Peu de temps avant cette annonce, le général Pavkovic, chef d'état-major yougoslave avait lui aussi basculé dans le camp du vainqueur, en déclarant : «les membres de l'armée respectant scrupuleusement la Constitution n'ont pas participé aux luttes politiques, sont prêts à accepter la volonté des citoyens et toutes les décisions des organes électoraux». En fait le général Pavkovic avait alors déjà rencontré le nouveau président Kostunica et déclaré que le président «fera tout pour surmonter les problèmes en suspens d'une manière civilisée pour que le pays retrouve une situation économique et politique normales». Des déclarations faites peu après que ce même général ait rencontré le ministre russe des Affaires étrangères Igor Ivanov, qui s'était précipité à Belgrade pour féliciter Kostunica et « régler » le cas Milosevic. Igor Ivanov a ensuite rencontré longuement l'ex-président yougoslave dans sa résidence belgradoise et l'a sans doute convaincu à renoncer à un baroud d'honneur sans lendemain. Car entre temps l'Etat yougoslave tout entier avait peu à peu basculé dans le camp du vainqueur des élections du 24 septembre. De plus, le pouvoir serbe venait lui aussi d'abandonner Milosevic à son sort : le ralliement du président du parlement de Serbie Dragan Tomic, sur lequel Milosevic comptait pour mettre sur pied une sorte de contre-pouvoir face à Kostunica, a sans doute été déterminant.

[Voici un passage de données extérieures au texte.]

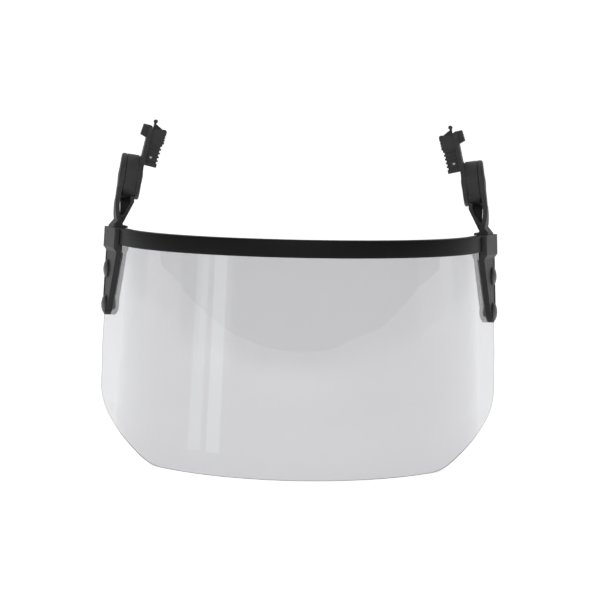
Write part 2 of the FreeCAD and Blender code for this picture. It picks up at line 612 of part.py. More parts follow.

Vojislav Kostunica, pour sa part, avant d'être investi officiellement président de la Yougoslavie le samedi 7 octobre, a répondu en direct aux questions des téléspectateurs, et s'est félicité du soutien reçu de nombreux responsables politiques européens, à commencer par le président Jacques Chirac et le premier ministre français Lionel Jospin : «Je pense que cela était nécessaire pour que nous nous fassions à l'idée qu'une transition du pouvoir est en cours, qu'elle doit être pacifique, et en ce sens, j'ai eu des rencontres avec des responsables militaires, avec M. Milosevic, et je m'attends, surtout après l'appel que j'ai reçu du président du parlement serbe Dragan Tomic, à ce que ces contacts se poursuivent».

La « révolution pacifique et démocratique » voulue par Kostunica, et qui avait été déclenchée par les jeunes du mouvement Otpor, a reçu entre temps un autre appui indispensable : celui de l'église orthodoxe, qui dispose toujours d'un pouvoir réel notamment chez les paysans.